Three of Du Bois’s many contributions:

  • the theorisation of the global colour line — not just in the US but as a global phenomenon emerging out of colonialism
  • Idea of double-consciousness, and a prefiguring of intersectionality
  • the importance of standpoint — he turned the whole formulation of the ‘Negro’ problem (still being asked by Myrdal and others decades later) upside down, asking people ‘how does it feel to be a ‘problem?’ He worked to challenge the construction of such ideas and the privileging, the normalising, of the white viewpoint. Such unquestioned normalisation is the essence of shoddy scholarship, is it not?

Then, of course, there is his work for the NAACP, his continuing engagement in social justice movement, his support of students in radical struggle, and their right to be radical and fight as they felt called — the way he continues to be a model for scholars in how they understand and change the world.

This hardly does justice to either the content or the kind of inspiration to be gained that evening — but the podcast from LSE can be found here. The evening came as a crown to a truly lovely, if very long day, and I shared those final hours with Ules, still finishing his PhD on migrants and their relationships with charity. Both of us felt a similar happiness, I think, in hearing a Black scholar reclaim the radical righteousness of Du Bois in LSE’s Old Building. Even if we were shafted in a rather disgraceful organisational breakdown that meant the reception scheduled to take place after the lecture was unexpectedly cancelled at the end of the talk.

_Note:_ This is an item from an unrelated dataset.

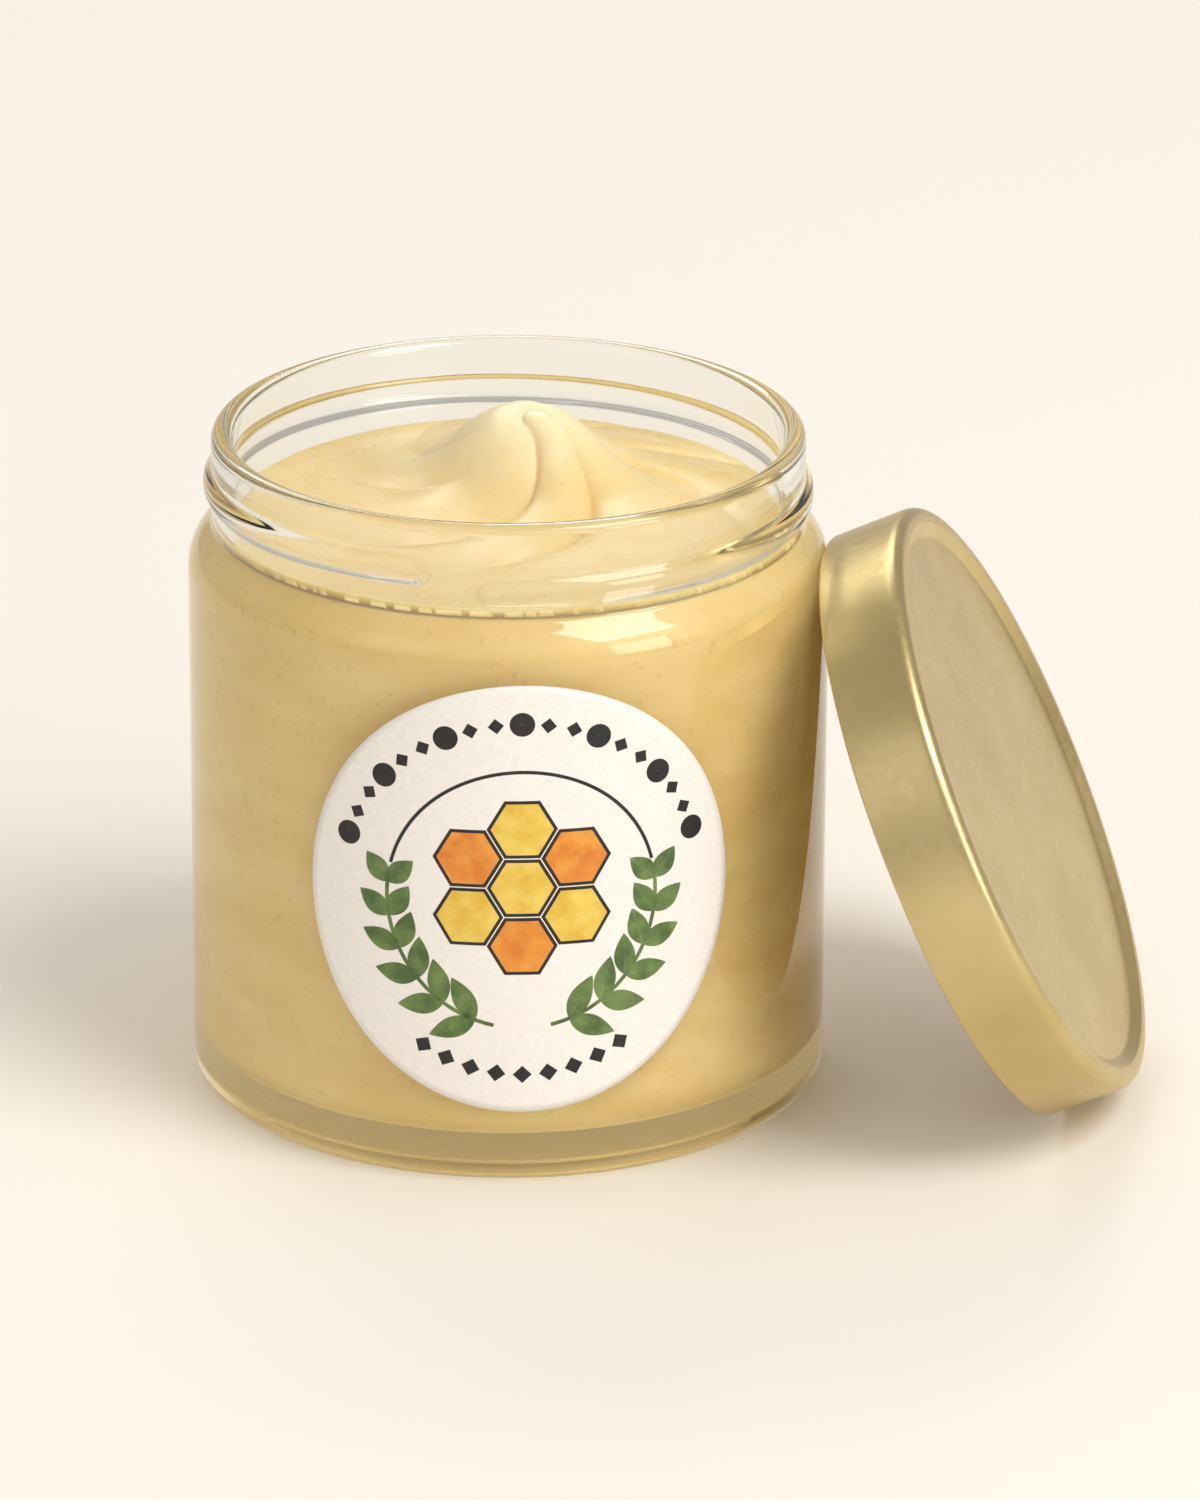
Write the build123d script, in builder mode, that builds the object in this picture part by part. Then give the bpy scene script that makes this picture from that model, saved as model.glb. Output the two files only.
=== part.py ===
"""Honey jar: a clear straight-sided glass jar of whipped honey with a round label on its front,
and its pressed metal lid, taken off and leaning against the jar.

Z is up. The jar stands on Z = 0 with its axis on Z, and its label faces -Y.
"""
import os
from math import atan2, cos, degrees, exp, hypot, radians, sin, sqrt

from build123d import *

# --- Driving dimensions, millimetres and degrees -------------------------------------------

# Glass jar
body_radius = 36.2
jar_height = 77.0
body_wall = 2.9
neck_step = 2.75  # how far the neck stands in from the body
neck_wall = 2.4
neck_height = 10.8  # from the top of the shoulder to the rim
shoulder_rise = 2.9
shoulder_round = 6.2
inner_shoulder_rise = 3.2
base_thickness = 4.6
push_up = 1.3  # hollow under the base
foot_width = 4.6  # ring that the jar stands on, with its heel
heel_round = 2.4
inner_corner = 5.0

# Thread: one ridge that winds nearly once round the neck
thread_depth = 0.95
thread_round = 1.6
thread_drop = 7.8  # from the rim down to the middle of the thread's lower end
thread_rise = 2.3
thread_start = -93.0  # direction of the lower end, anticlockwise from +X seen from above
thread_sweep = 345.0

# Honey
honey_gap = 0.1  # between the honey and the glass
fill_drop = 10.1  # from the rim down to the honey's edge

# Label
label_diameter = 50.0
label_height = 34.3  # middle of the label above the floor
label_turn = 2.4  # round the jar from the front, anticlockwise seen from above
label_thickness = 0.15
label_gap = 0.05

# Lid
lid_height = 9.8
lid_sheet = 0.3
lid_hem = 0.5  # thickness of the folded lower edge
lid_hem_height = 1.4
lid_clearance = 0.1  # between the lid's hem and the thread
lid_shoulder_round = 1.4
lid_bead_width = 2.2
lid_bead_round = 0.6
lid_panel_depth = 0.9
lid_panel_slope = 1.3
lid_lean = 24.6  # of the lid's axis above level
lid_direction = -8.0  # of the lid from the jar, anticlockwise from +X seen from above
lid_gap = 0.1  # between the lid's edge and the jar it leans on

# --- Sizes that follow ---------------------------------------------------------------------

neck_radius = body_radius - neck_step
bore_radius = neck_radius - neck_wall
inner_radius = body_radius - body_wall
shoulder_top = jar_height - neck_height
shoulder_bottom = shoulder_top - shoulder_rise
rim_round = 0.48 * neck_wall
neck_fillet = 0.25 * shoulder_rise
inner_shoulder_top = shoulder_top - 0.4 * neck_wall
inner_shoulder_bottom = inner_shoulder_top - inner_shoulder_rise
inner_shoulder_round = 0.8 * inner_shoulder_rise
thread_radius = neck_radius + thread_depth
thread_bottom = jar_height - thread_drop
honey_level = jar_height - fill_drop
label_radius = label_diameter / 2
lid_radius = thread_radius + lid_clearance + lid_hem

# --- Swirl on top of the honey -------------------------------------------------------------

# A low slope and a steeper dome make the mound. A rope of honey starts as a round head in the
# hollow of the swirl and runs down to the front, with a crease on each side. Shallow folds turn
# the same way round the rest of the mound.
swirl_x = 3.5
swirl_y = 5.4
mound_x = 2.0
mound_y = 7.8
slope_rise = 5.2
slope_reach = 16.0
dome_rise = 4.9
dome_reach = 9.3
dome_edge = 3.4
lip_rise = 0.8
lip_radius = 4.6
lip_width = 2.3
lip_side = 110.0
rope_start = -46.0
rope_turn = 3.0  # degrees per millimetre away from the swirl's centre
rope_head = 1.5
rope_spread = 0.21
rope_lift = 0.5
rope_reach = 18.0
right_crease = 2.2
left_crease = 1.2
right_run = 2.0
left_run = 3.0
fold_turn = 3.2
fold_inner = 6.5
fold_outer = 24.0
folds = [(57, 1.5, 2.6), (103, 1.1, 2.4), (145, 0.6, 2.6), (201, 0.85, 2.6), (241, 0.6, 2.2)]


def half_turn(angle):
    """The angle in degrees, brought between -180 and 180."""
    return (angle + 180) % 360 - 180


def mound(x, y):
    """Height of the smooth mound above the honey's edge."""
    away = hypot(x - mound_x, y - mound_y)
    slope = slope_rise * exp(-((away / slope_reach) ** 2))
    return slope + dome_rise * exp(-((away / dome_reach) ** dome_edge))


def lip(away, angle):
    """Height of the lip that curls round the back of the hollow."""
    ring = exp(-(((away - lip_radius) / lip_width) ** 2))
    return lip_rise * ring * (0.5 + 0.5 * cos(radians(angle - lip_side)))


def rope(away, angle):
    """Height of the rope of honey and of the crease on each side of it."""
    turn = half_turn(angle - rope_start + rope_turn * away)
    across = away * sin(radians(min(abs(turn), 90)))
    width = rope_head + rope_spread * away
    fade = exp(-((away / rope_reach) ** 4))
    grow = min(away / rope_head / 3, 1)
    crease = (right_crease if turn > 0 else left_crease) * (0.5 + 0.5 * grow) * fade
    run = right_run if turn > 0 else left_run
    if across > width:
        return -crease * exp((width - across) / run)
    crest = crease + rope_lift * grow * fade
    return crest * sqrt(1 - (across / width) ** 2) - crease


def fold(away, angle, offset, depth, width):
    """Depth of one shallow fold that winds out over the mound."""
    turn = half_turn(angle + fold_turn * away - offset)
    across = 2 * away * sin(radians(turn) / 2)
    reach = exp(-((away / fold_outer) ** 4)) * (1 - exp(-((away / fold_inner) ** 3)))
    return -depth * reach * exp(-hypot(across, 0.4) / width)


def honey_top(x, y):
    """Height of the honey's surface above the floor."""
    away = hypot(x - swirl_x, y - swirl_y)
    angle = degrees(atan2(y - swirl_y, x - swirl_x))
    height = honey_level + mound(x, y) + lip(away, angle) + rope(away, angle)
    return height + sum(fold(away, angle, *each) for each in folds)


# --- Glass jar -----------------------------------------------------------------------------

with BuildPart() as jar:
    with BuildSketch(Plane.XZ) as jar_section:
        with BuildLine():
            FilletPolyline(
                (0, push_up),
                (body_radius - foot_width - push_up, push_up),
                (body_radius - foot_width, 0),
                (body_radius, 0),
                (body_radius, shoulder_bottom),
                (neck_radius, shoulder_top),
                (neck_radius, jar_height),
                (bore_radius, jar_height),
                (bore_radius, inner_shoulder_top),
                (inner_radius, inner_shoulder_bottom),
                (inner_radius, base_thickness),
                (0, base_thickness),
                radius=[
                    push_up,
                    0.6,
                    heel_round,
                    shoulder_round,
                    neck_fillet,
                    rim_round,
                    rim_round,
                    inner_shoulder_round,
                    inner_shoulder_round,
                    inner_corner,
                ],
            )
            Line((0, base_thickness), (0, push_up))
        make_face()
    revolve(axis=Axis.Z)
    # The ridge is a round bar bent along a helix, sunk into the neck, with a ball at each end.
    start_plane = Plane.XY.offset(thread_bottom).rotated((0, 0, thread_start))
    thread_pitch = thread_rise * 360 / thread_sweep
    with BuildLine(start_plane) as thread_path:
        Helix(thread_pitch, thread_rise, thread_radius - thread_round)
    ridge_path = thread_path.line
    with BuildSketch(Plane(origin=ridge_path @ 0, z_dir=ridge_path % 0)) as thread_section:
        Circle(thread_round)
    sweep(sections=thread_section.sketch, path=ridge_path, is_frenet=True)
    with Locations(ridge_path @ 0, ridge_path @ 1):
        Sphere(thread_round)
jar.part.label = "jar"

# --- Honey ---------------------------------------------------------------------------------

swirl_half = inner_radius + 1
swirl_steps = 96
swirl_line = [swirl_half * (2 * step / swirl_steps - 1) for step in range(swirl_steps + 1)]
swirl_points = [[Vector(x, y, honey_top(x, y)) for y in swirl_line] for x in swirl_line]
swirl_face = Face.make_surface_from_array_of_points(swirl_points, tol=0.02)

with BuildPart() as honey:
    with BuildSketch(Plane.XZ) as honey_section:
        with BuildLine():
            FilletPolyline(
                (0, base_thickness + honey_gap),
                (inner_radius - honey_gap, base_thickness + honey_gap),
                (inner_radius - honey_gap, inner_shoulder_bottom),
                (bore_radius - honey_gap, inner_shoulder_top),
                (bore_radius - honey_gap, jar_height + neck_height),
                (0, jar_height + neck_height),
                radius=[
                    inner_corner - honey_gap,
                    inner_shoulder_round - honey_gap,
                    inner_shoulder_round + honey_gap,
                    rim_round,
                ],
            )
            Line((0, jar_height + neck_height), (0, base_thickness + honey_gap))
        make_face()
    revolve(axis=Axis.Z)
    split(bisect_by=swirl_face, keep=Keep.BOTTOM)
honey.part.label = "honey"

# --- Label ---------------------------------------------------------------------------------


def label_edge(angle):
    """Point on the edge of the round label, wrapped on the glass and seen square on."""
    around = label_radius * cos(radians(angle))
    return body_radius * sin(around / body_radius), label_radius * sin(radians(angle))


label_side = (cos(radians(label_turn)), sin(radians(label_turn)), 0)
label_out = (sin(radians(label_turn)), -cos(radians(label_turn)), 0)
label_plane = Plane(origin=(0, 0, label_height), x_dir=label_side, z_dir=label_out)

with BuildPart() as label:
    with BuildSketch(Plane.XY.offset(label_height - label_diameter)):
        Circle(body_radius + label_gap + label_thickness)
        Circle(body_radius + label_gap, mode=Mode.SUBTRACT)
    extrude(amount=2 * label_diameter)
    with BuildSketch(label_plane) as label_outline:
        with BuildLine():
            Spline(*[label_edge(angle) for angle in range(0, 360, 15)], periodic=True)
        make_face()
    extrude(amount=body_radius * 2, mode=Mode.INTERSECT)
label.part.label = "label"

# --- Lid -----------------------------------------------------------------------------------


def jar_outline(height):
    """Outer radius of the jar at one height, with the thread as a whole ring."""
    if abs(height - thread_bottom - thread_rise / 2) < thread_rise / 2 + thread_round:
        return thread_radius
    if height > shoulder_top:
        return neck_radius
    slant = hypot(neck_step, shoulder_rise)
    tangent = shoulder_round * (slant - shoulder_rise) / neck_step
    if height < shoulder_bottom - tangent:
        return body_radius
    if height > shoulder_bottom + tangent * shoulder_rise / slant:
        return neck_radius + (shoulder_top - height) / shoulder_rise * neck_step
    above = height - shoulder_bottom + tangent
    return body_radius - shoulder_round + sqrt(shoulder_round**2 - above**2)


def lid_stand_off():
    """Distance from the jar's axis to the middle of the lid's edge, leaning at lid_lean."""
    lean = radians(lid_lean)
    needed = []
    for step in range(-90, 91):
        inward = lid_radius * cos(radians(step)) * sin(lean)
        height = lid_radius * (1 + cos(radians(step))) * cos(lean)
        aside = lid_radius * sin(radians(step))
        reach = jar_outline(height) + lid_gap
        if height < jar_height and abs(aside) < reach:
            needed.append(inward + sqrt(reach**2 - aside**2))
    return max(needed)


def lid_vector(side, up):
    """Direction with the given share away from the jar and share upwards."""
    turn = radians(lid_direction)
    return Vector(side * cos(turn), side * sin(turn), up)


lid_axis = lid_vector(cos(radians(lid_lean)), sin(radians(lid_lean)))
lid_up = lid_vector(-sin(radians(lid_lean)), cos(radians(lid_lean)))
lid_middle = lid_vector(lid_stand_off(), lid_radius * cos(radians(lid_lean)))
lid_plane = Plane(origin=lid_middle, x_dir=lid_up, z_dir=lid_up.cross(lid_axis))

with BuildPart() as lid:
    with BuildSketch(lid_plane) as lid_section:
        with BuildLine():
            FilletPolyline(
                (lid_radius, 0),
                (lid_radius, lid_height),
                (lid_radius - lid_bead_width, lid_height),
                (lid_radius - lid_bead_width - lid_panel_slope, lid_height - lid_panel_depth),
                (0, lid_height - lid_panel_depth),
                radius=[lid_shoulder_round, lid_bead_round, lid_bead_round],
            )
            offset(amount=lid_sheet, side=Side.LEFT)
        make_face()
        with Locations((lid_radius - lid_hem / 2, lid_hem_height / 2)):
            RectangleRounded(lid_hem, lid_hem_height, 0.45 * lid_hem)
    revolve(axis=Axis(lid_middle, lid_axis))
lid.part.label = "lid"

# --- Files ---------------------------------------------------------------------------------

os.makedirs("parts", exist_ok=True)
export_step(jar.part, "parts/jar.step")
export_step(honey.part, "parts/honey.step")
export_step(label.part, "parts/label.step")
export_step(lid.part, "parts/lid.step")
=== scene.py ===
"""Looks of the honey jar: clear glass, swirled whipped honey, a printed paper label and a satin
gold lid, on a pale floor in soft studio light. Lengths named below are millimetres, as in the
model, and become metres where a mesh is made."""
from math import cos, pi, radians, sin, sqrt

import bpy
import numpy as np
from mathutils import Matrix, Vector


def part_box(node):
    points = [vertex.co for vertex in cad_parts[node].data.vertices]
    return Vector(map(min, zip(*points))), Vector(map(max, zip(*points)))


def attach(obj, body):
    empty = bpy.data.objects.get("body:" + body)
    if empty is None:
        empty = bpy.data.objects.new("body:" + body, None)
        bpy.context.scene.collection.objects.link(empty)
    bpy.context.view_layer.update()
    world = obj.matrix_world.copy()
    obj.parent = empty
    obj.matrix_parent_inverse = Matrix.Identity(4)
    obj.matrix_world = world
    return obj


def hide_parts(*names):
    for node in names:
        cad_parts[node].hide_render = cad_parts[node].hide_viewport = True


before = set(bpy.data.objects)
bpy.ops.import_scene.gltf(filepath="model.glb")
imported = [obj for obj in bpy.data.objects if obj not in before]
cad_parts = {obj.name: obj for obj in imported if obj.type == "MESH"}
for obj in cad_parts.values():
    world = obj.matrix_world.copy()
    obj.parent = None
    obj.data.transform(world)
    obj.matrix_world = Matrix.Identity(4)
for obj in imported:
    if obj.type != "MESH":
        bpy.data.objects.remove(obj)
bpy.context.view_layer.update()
MM = 0.001

# --- Sizes, taken from the jar's box in model.glb and from the model's own driving values ---

jar_low, jar_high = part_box("jar")
body_radius = jar_high.x / MM
jar_height = jar_high.z / MM
body_wall = 2.9
neck_step = 2.75  # how far the neck stands in from the body
neck_wall = 2.4
neck_height = 10.8
shoulder_rise = 2.9
neck_radius = body_radius - neck_step
bore_radius = neck_radius - neck_wall
inner_radius = body_radius - body_wall
shoulder_top = jar_height - neck_height
shoulder_bottom = shoulder_top - shoulder_rise
inner_shoulder_top = shoulder_top - 0.96
inner_shoulder_bottom = inner_shoulder_top - 3.2
base_thickness = 4.6
thread_depth = 0.95
thread_bottom = jar_height - 7.8
thread_rise = 2.3
thread_start = -93.0
thread_sweep = 345.0
thread_half_width = 1.75
honey_level = jar_height - 10.1
glass_bite = 0.3  # how far the honey reaches into the glass
around_steps = 420  # steps round the jar, in the glass and the honey alike
label_radius = 24.7
label_stretch = 1.025  # the round label stands a little taller than it is wide
label_height = 34.3
label_turn = 2.4
label_face = body_radius + 0.2
sprig_radius = 15.2
bead_radius = 20.8
print_step = 0.4  # longest step along an edge of the print
lid_radius = 35.0
lid_height = 9.8
lid_sheet = 0.3
lid_panel_drop = 0.9  # how deep the panel is sunk
lid_panel_edge = 3.5
lid_bead = 2.2
lid_hem = 0.5
lid_hem_height = 1.4
lid_lean = 24.6
lid_direction = -8.0
lid_stand_off = 50.19


# --- Meshes --------------------------------------------------------------------------------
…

I was tired, though. That morning had started with a few hours on the train from Bristol, then a very long coffee then lunch then pastries in Russell Square with friends-who-are-really-family, Geoffrey and Heather from The Circle Works. Some talking about space and community building and care. Then a quick walk up to the British Library to meet with the wonderful Debbie Humphrey for the first time. She was interviewing me for City‘s website and made me feel like my stories and articles had some real value, it was such an honour and a pleasure though I was incredibly long-winded. Next time, of course, I shall have to be the one interviewing her, because her photographs are spectacular and her work fascinating and full of insight on the lived experience of housing and struggle. Some of my favourite things. There is much I miss about London, if only it weren’t eating itself.